# Lucid Dreaming > Attaining Lucidity > Dream Signs and Recall >  >  I get confused, remember dreams as reality

## Pizzaul

Ok... so I have a slight problem, and I'm not sure what to do about it.

I have a pretty good natural dream recall, I think. When I dream about semi-normal situations, as in a conversation with someone I know, a lot of the time I won't remember it as a dream, but as a memory in fact. Then I'll be talking to said person and make a reference to the dream conversation, and they'll be like huh?? And I'll just kind of.... sit there and figure out that that conversation _didn't really happen._ 

Usually it's no big deal - but it worries me, you know? Like, how many of my memories are actually dreams?

I guess, aside from just venting a bit, I'm wondering if anyone else has this problem - and if so, what ways have you found to help differentiate the dreams from the reality? Are there ways to.... I don't know, help separate the two, mentally?

-
Pizzaul

----------


## UnderTheBlueOfYourMystery

Do you have a dream journal? Are you making sure that what you write is just a dream?

----------


## AURON

> Do you have a dream journal? Are you making sure that what you write is just a dream?



all of that...because if you're writing down what you're dreaming about every day, it makes it easier to differentiate what really happened, and what was just a dream.  True, a lot of times DCs behave like there real life counterparts, but you'll have some sort of evidence proving what happened during a dream vs. reality.  You could also start a waking journal for extra reinforcement.

----------


## Darkmatters

Sometimes I remember being in certain places and I can't recall where they are... until it dawns on me -- "Oh yeah.. that was Resident Evil" or Tomb Raider. or what have you. 

Certain video games... mostly I think the ones with a lot of exploring through realistic environments --  can easily be remembered as "real". 

Not quite what you were talking about, but I think it's closely related. 

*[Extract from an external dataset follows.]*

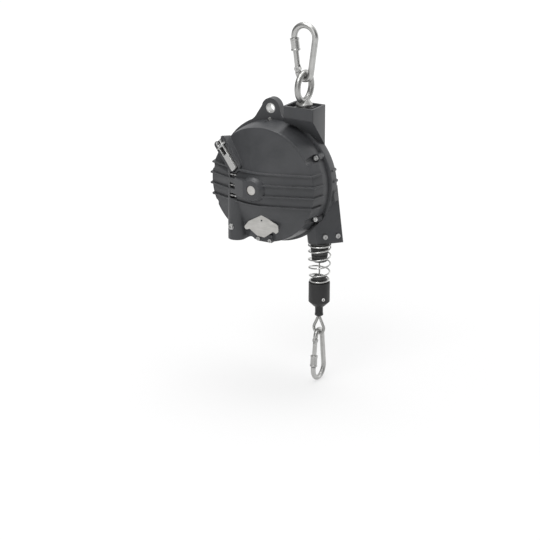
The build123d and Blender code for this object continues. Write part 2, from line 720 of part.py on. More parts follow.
eye_radius = thimble_radius - thimble_wall / 2
eye_low = clamp_low - thimble_height
eye_z = eye_low + thimble_radius
apex = clamp_low + 3 - eye_z
lean = math.asin(eye_radius / apex)
with BuildPart() as thimble:
    with BuildLine(rope_section) as teardrop:
        right = (eye_radius * math.cos(lean), eye_z + eye_radius * math.sin(lean))
        left = (-right[0], right[1])
        side_line = Line((0, eye_z + apex), right)
        bow = ThreePointArc(right, (0, eye_z - eye_radius), left)
        Line(left, (0, eye_z + apex))
    start = teardrop.line @ 0
    with BuildSketch(Plane(origin=start, x_dir=(0, 1, 0), z_dir=teardrop.line % 0)) as strand:
        Ellipse(thimble_thickness / 2, thimble_wall / 2)
    sweep(strand.sketch, path=teardrop.line, transition=Transition.RIGHT)
    with BuildSketch(at_height(clamp_low)) as above:
        with Locations((rope_x, rope_depth)):
            Rectangle(60, 30)
    extrude(above.sketch, amount=30, mode=Mode.SUBTRACT)
hand_over(thimble, "thimble")


# Snap hooks share one form, drawn with the big bow at the top and the gate to the right
def hook_shape(wire, length, big, small, nose):
    reach = length - wire - big - small
    lean = math.asin((big - small) / reach)
    across, down = math.cos(lean), math.sin(lean)
    low = (small * across, -reach - small * down)
    along = (down, across)
    high = (big * across, -big * down)
    hinge = (low[0] + 6 * along[0], low[1] + 6 * along[1])
    nose_end = (high[0] - nose * along[0], high[1] - nose * along[1])
    return reach, across, down, low, high, along, hinge, nose_end


def hook_frame(plane, wire, length, big, small, nose):
    reach, across, down, low, high, along, hinge, nose_end = hook_shape(wire, length, big, small, nose)
    gap = wire / 2 + 0.6
    start = (hinge[0] - gap * along[0], hinge[1] - gap * along[1])
    angle = math.asin(down) - max(-nose, 0) / big
    arc_end = (big * math.cos(angle), -big * math.sin(angle))
    with BuildLine(plane) as path:
        Line(start, low)
        ThreePointArc(low, (0, -reach - small), (-low[0], low[1]))
        Line((-low[0], low[1]), (-high[0], high[1]))
        ThreePointArc((-high[0], high[1]), (0, big), high if nose > 0 else arc_end)
        if nose > 0:
            Line(high, nose_end)
    with BuildSketch(Plane(origin=path.line @ 0, z_dir=path.line % 0)) as section:
        Circle(wire / 2)
    sweep(section.sketch, path=path.line)
    # Tongue for the gate's pin
    tongue = 0.42 * wire
    turned_plane = Plane(origin=plane.from_local_coords(Vector(hinge[0], hinge[1], 0)), x_dir=plane.x_dir, z_dir=plane.z_dir)
    with BuildSketch(turned_plane.offset(-tongue / 2)) as lug:
        Circle(0.42 * wire)
        with Locations(Location((-along[0] * (gap / 2 + 0.5), -along[1] * (gap / 2 + 0.5), 0),
                                (0, 0, 1), -math.degrees(math.atan2(along[0], along[1])))):
            Rectangle(0.84 * wire, gap + 1)
        Circle(1.5, mode=Mode.SUBTRACT)
    extrude(lug.sketch, amount=tongue)


def hook_gate(plane, wire, length, big, small, nose):
    reach, across, down, low, high, along, hinge, nose_end = hook_shape(wire, length, big, small, nose)
    long = math.dist(hinge, nose_end) - 0.4
    origin = plane.from_local_coords(Vector(hinge[0], hinge[1], 0))
    ahead = (plane.x_dir * along[0] + plane.y_dir * along[1]).normalized()
    stem = Plane(origin=origin, x_dir=plane.z_dir, z_dir=ahead)
    cheek = Plane(origin=origin, x_dir=ahead, z_dir=plane.z_dir)
    rod(stem, 0.45 * wire, long)
    rod(cheek.offset(-0.45 * wire), 0.45 * wire, 0.9 * wire)
    with BuildSketch(cheek.offset(-0.21 * wire - 0.2)) as slot:
        Rectangle(wire + 3, 2 * wire)
    extrude(slot.sketch, amount=0.42 * wire + 0.4, mode=Mode.SUBTRACT)
    rod(cheek.offset(-wire), 1.5, 2 * wire, mode=Mode.SUBTRACT)


def hook_sleeve_at(plane, wire, length, big, small, nose, sleeve):
    reach, across, down, low, high, along, hinge, nose_end = hook_shape(wire, length, big, small, nose)
    top = math.dist(hinge, nose_end) - 1.3
    origin = plane.from_local_coords(Vector(hinge[0], hinge[1], 0))
    ahead = (plane.x_dir * along[0] + plane.y_dir * along[1]).normalized()
    section = Plane(origin=origin, x_dir=plane.z_dir, z_dir=plane.z_dir.cross(ahead))
    bore = 0.45 * wire + 0.1
    turn(section, Axis(origin, ahead), [
        (bore, top - sleeve), (0.76 * wire, top - sleeve, 0.5), (0.76 * wire, top - sleeve + 2.5, 0.4),
        (0.7 * wire, top - sleeve + 3.2, 0.4), (0.7 * wire, top - 3.2, 0.4), (0.76 * wire, top - 2.5, 0.4),
        (0.76 * wire, top, 0.5), (wire / 2 + 0.3, top), (wire / 2 + 0.3, top - 6), (bore, top - 6),
    ])


def hook_pin(plane, wire, length, big, small, nose):
    hinge = hook_shape(wire, length, big, small, nose)[6]
    place = Plane(origin=plane.from_local_coords(Vector(hinge[0], hinge[1], 0)), x_dir=plane.x_dir, z_dir=plane.z_dir)
    rod(place.offset(-0.5 * wire), 1.45, wire)


top_plane = Plane(origin=(0, 0, -hook_big_radius + ring_r), x_dir=(-1, 0, 0), z_dir=(0, 1, 0))
top_sizes = (hook_wire, hook_length, hook_big_radius, hook_small_radius, hook_nose)
load_bow = eye_low + thimble_wall + seat_gap + load_wire / 2
load_reach = load_length - load_wire - load_big_radius - load_small_radius
load_plane = Plane(
    origin=centre + Vector(rope_x, rope_depth, load_bow - load_small_radius - load_reach), x_dir=(0, -1, 0), z_dir=(1, 0, 0)
)
load_sizes = (load_wire, load_length, load_big_radius, load_small_radius, load_nose)

with BuildPart() as top_hook:
    hook_frame(top_plane, *top_sizes)
hand_over(top_hook, "top_hook")

with BuildPart() as top_gate:
    hook_gate(top_plane, *top_sizes)
hand_over(top_gate, "top_gate")

with BuildPart() as top_sleeve:
    hook_sleeve_at(top_plane, *top_sizes, hook_sleeve)
hand_over(top_sleeve, "top_sleeve")

with BuildPart() as top_gate_pin:
    hook_pin(top_plane, *top_sizes)
hand_over(top_gate_pin, "top_gate_pin")

with BuildPart() as load_hook:
    hook_frame(load_plane, *load_sizes)
hand_over(load_hook, "load_hook")

with BuildPart() as load_gate:
    hook_gate(load_plane, *load_sizes)
hand_over(load_gate, "load_gate")

with BuildPart() as load_sleeve_ring:
    hook_sleeve_at(load_plane, *load_sizes, load_sleeve)
hand_over(load_sleeve_ring, "load_sleeve")

with BuildPart() as load_gate_pin:
    hook_pin(load_plane, *load_sizes)
hand_over(load_gate_pin, "load_gate_pin")

# Swivel eye: ring, collar and stem in one forging, a washer under it and a nut below
stem_low = bridge_z - bridge_height - seat_gap - nut_height - 1.5
with BuildPart() as swivel_eye:
    with BuildSketch(Plane(origin=(0, 0, ring_z + ring_radius), x_dir=(1, 0, 0), z_dir=(0, 1, 0))) as ring_section:
        Circle(ring_r)
    revolve(ring_section.sketch, axis=Axis((0, 0, ring_z), (1, 0, 0)))
    turn(Plane.XZ, Axis.Z, [
        (0, collar_z), (collar_radius, collar_z, 1), (collar_radius, collar_z + 4, 2),
        (7.0, collar_z + collar_height + 3, 3), (0, collar_z + collar_height + 3),
    ])
    rod(Plane.XY.offset(stem_low), stem_radius, collar_z - stem_low)
hand_over(swivel_eye, "swivel_eye")

with BuildPart() as swivel_nut:
    with BuildSketch(Plane.XY.offset(bridge_z - bridge_height - seat_gap)) as hexagon:
        RegularPolygon(nut_flats / 2, 6, major_radius=False)
        Circle(stem_radius + run_clearance, mode=Mode.SUBTRACT)
    extrude(hexagon.sketch, amount=-nut_height)
hand_over(swivel_nut, "swivel_nut")

with BuildPart() as thrust_washer:
    ring(Plane.XY.offset(bridge_z), collar_radius - 0.5, stem_radius + 0.2, washer_thickness)
hand_over(thrust_washer, "thrust_washer")

# Lock lever on its pin, with the plunger that it pushes into the spring cover
lever_start = -lever_overhang
lever_end = lever_length - lever_overhang
lever_half = lever_width / 2
with BuildPart() as lock_lever:
    block(lever_plane.offset(-lever_height / 2), [
        (lever_start, -lever_half, 3), (lever_end, -lever_half, 2), (lever_end, lever_half, 2), (lever_start, lever_half, 3),
    ], lever_height)
    slot_half = lever_half - lever_sheet
    block(lever_plane.offset(-lever_height / 2), [
        (lever_start - 5, -slot_half), (18, -slot_half), (18, slot_half), (lever_start - 5, slot_half),
    ], lever_height, mode=Mode.SUBTRACT)
    block(lever_plane.offset(-lever_height / 2), [
        (17, -slot_half), (lever_end - lever_sheet, -slot_half), (lever_end - lever_sheet, slot_half), (17, slot_half),
    ], lever_height - lever_sheet, mode=Mode.SUBTRACT)
    rod(lever_across.offset(-20), lever_pin_radius + run_clearance, 40, mode=Mode.SUBTRACT)
hand_over(lock_lever, "lock_lever")

with BuildPart() as lever_pin:
    rod(lever_across.offset(-ear_inner - 4), lever_pin_radius - run_clearance, 2 * ear_inner + 8)
hand_over(lever_pin, "lever_pin")

with BuildPart() as lever_roller:
    ring(lever_across.offset(-slot_half + 0.3), lever_pin_radius + 1.4, lever_pin_radius + run_clearance, 2 * slot_half - 0.6)
hand_over(lever_roller, "lever_roller")

plunger_front = plunger_point.Y + (lever_height / 2 + seat_gap) / math.cos(tilt) + plunger_radius * math.tan(tilt)
plunger_back = chamber_front - lid_thickness - 1.0
with BuildPart() as lock_plunger:
    rod(at_depth(plunger_back), plunger_radius, plunger_back - plunger_front, places=[plunger_place])
hand_over(lock_plunger, "lock_plunger")
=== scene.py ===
import math

import bmesh
import bpy
from mathutils import Matrix, Vector


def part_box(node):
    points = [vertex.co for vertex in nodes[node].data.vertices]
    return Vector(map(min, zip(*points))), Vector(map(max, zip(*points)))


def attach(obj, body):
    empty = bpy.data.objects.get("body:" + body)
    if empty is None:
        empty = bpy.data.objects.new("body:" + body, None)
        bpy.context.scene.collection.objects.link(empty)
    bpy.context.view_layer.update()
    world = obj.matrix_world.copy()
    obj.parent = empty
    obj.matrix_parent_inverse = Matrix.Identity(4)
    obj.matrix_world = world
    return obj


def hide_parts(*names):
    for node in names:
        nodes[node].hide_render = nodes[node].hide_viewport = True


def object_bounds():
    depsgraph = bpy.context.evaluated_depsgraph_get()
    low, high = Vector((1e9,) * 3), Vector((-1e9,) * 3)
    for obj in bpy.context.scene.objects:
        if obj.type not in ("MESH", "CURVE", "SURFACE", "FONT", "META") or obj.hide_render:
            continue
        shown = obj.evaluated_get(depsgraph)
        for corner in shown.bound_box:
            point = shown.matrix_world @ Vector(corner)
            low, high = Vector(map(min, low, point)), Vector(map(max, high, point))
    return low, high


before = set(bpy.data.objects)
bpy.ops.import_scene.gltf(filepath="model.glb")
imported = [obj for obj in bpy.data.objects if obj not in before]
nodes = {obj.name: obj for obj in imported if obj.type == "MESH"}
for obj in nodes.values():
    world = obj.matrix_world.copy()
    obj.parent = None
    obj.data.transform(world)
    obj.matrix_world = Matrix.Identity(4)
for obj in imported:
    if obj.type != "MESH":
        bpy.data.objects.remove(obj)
cadLow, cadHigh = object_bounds()
scene = bpy.context.scene
print("frame loaded:", len(nodes), "nodes")

view = {
    "target": Vector((-0.0545, -0.0390, -0.2555)),  # drum centre at the cover's rim
    "azimuth": 30.4,
    "elevation": 16.4,
    "distance": 3.029,
    "lens": 124.67,
    "sensor": 36.0,
    "targetPixel": (262.6, 185.0),  # where the drum centre shows in the 540 x 540 picture
    "picture": 540.0,
    "clip": (0.05, 50.0),
}


def aimCamera():
    azimuth, elevation = math.radians(view["azimuth"]), math.radians(view["elevation"])
    level = math.cos(elevation)
    back = Vector((math.sin(azimuth) * level, -math.cos(azimuth) * level, math.sin(elevation)))
    right = Vector((math.cos(azimuth), math.sin(azimuth), 0.0))
    up = back.cross(right)
    focal = view["lens"] / view["sensor"] * view["picture"]
    across = (view["picture"] / 2 - view["targetPixel"][0]) / focal
    down = (view["picture"] / 2 - view["targetPixel"][1]) / focal
    look = (right * across - up * down - back).normalized()
    eyeBack = -look
    eyeRight = up.cross(eyeBack).normalized()
    eyeUp = eyeBack.cross(eyeRight)
    data = bpy.data.cameras.new("studioCamera")
    data.lens = view["lens"]
    data.sensor_width = view["sensor"]
    data.clip_start, data.clip_end = view["clip"]
    camera = bpy.data.objects.new("studioCamera", data)
    scene.collection.objects.link(camera)
    turn = Matrix((eyeRight, eyeUp, eyeBack)).transposed()
    camera.matrix_world = Matrix.Translation(view["target"] + back * view["distance"]) @ turn.to_4x4()
    scene.camera = camera


aimCamera()
scene.view_settings.view_transform = "Standard"
print("camera placed")


# Small helpers for building node trees
def newFinish(name):
    material = bpy.data.materials.new(name)
    material.use_nodes = True
    tree = material.node_tree
    return material, tree, tree.nodes["Principled BSDF"]


def addNode(tree, kind, inputs=(), **settings):
    node = tree.nodes.new(kind)
    for key, value in settings.items():
        setattr(node, key, value)
    for key, value in dict(inputs).items():
        node.inputs[key].default_value = value
    return node


def noiseAt(tree, place, scale, detail=3.0, roughness=0.55, stretch=None):
    # Noise in the part's own metres; stretch lengthens the grain along an axis
    numbers = {"Scale": scale, "Detail": detail, "Roughness": roughness}
    noise = addNode(tree, "ShaderNodeTexNoise", numbers)
    if stretch:
        mapping = addNode(tree, "ShaderNodeMapping", {"Scale": stretch})
        tree.links.new(place, mapping.inputs["Vector"])
        place = mapping.outputs["Vector"]
    tree.links.new(place, noise.inputs["Vector"])
    return noise.outputs["Fac"]


def rampOf(tree, source, low, high, start=0.0, end=1.0):
    numbers = {"From Min": low, "From Max": high, "To Min": start, "To Max": end}
    ramp = addNode(tree, "ShaderNodeMapRange", numbers)
    tree.links.new(source, ramp.inputs["Value"])
    return ramp.outputs["Result"]


def mathOf(tree, operation, first, second):
    node = addNode(tree, "ShaderNodeMath", operation=operation)
    for index, value in enumerate((first, second)):
        if isinstance(value, (int, float)):
            node.inputs[index].default_value = value
        else:
            tree.links.new(value, node.inputs[index])
    return node.outputs["Value"]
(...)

Do you have a good memory would you say? Personally mine is pretty screwed. And not entirely from what I did to my brain in high school ( :wink2: )... it was always like this (at least I THINK it was..... )

----------


## J.D.

I get this *all the time.*  I don't usually remember conversations I have in dreams, but they often come back to me days later.  Unfortunately, by that time, I have the same sort of memory of the conversation as I do conversations I had when I was drunk.  This leads me to assume I've had drunken conversations with people which never happened.  I don't usually have any problems with it, like- I never make reference to conversations I can barely remember, but it makes for a strange moment where I am forced to evaluate how much of my memory I can accept as fact!  ::lol::

----------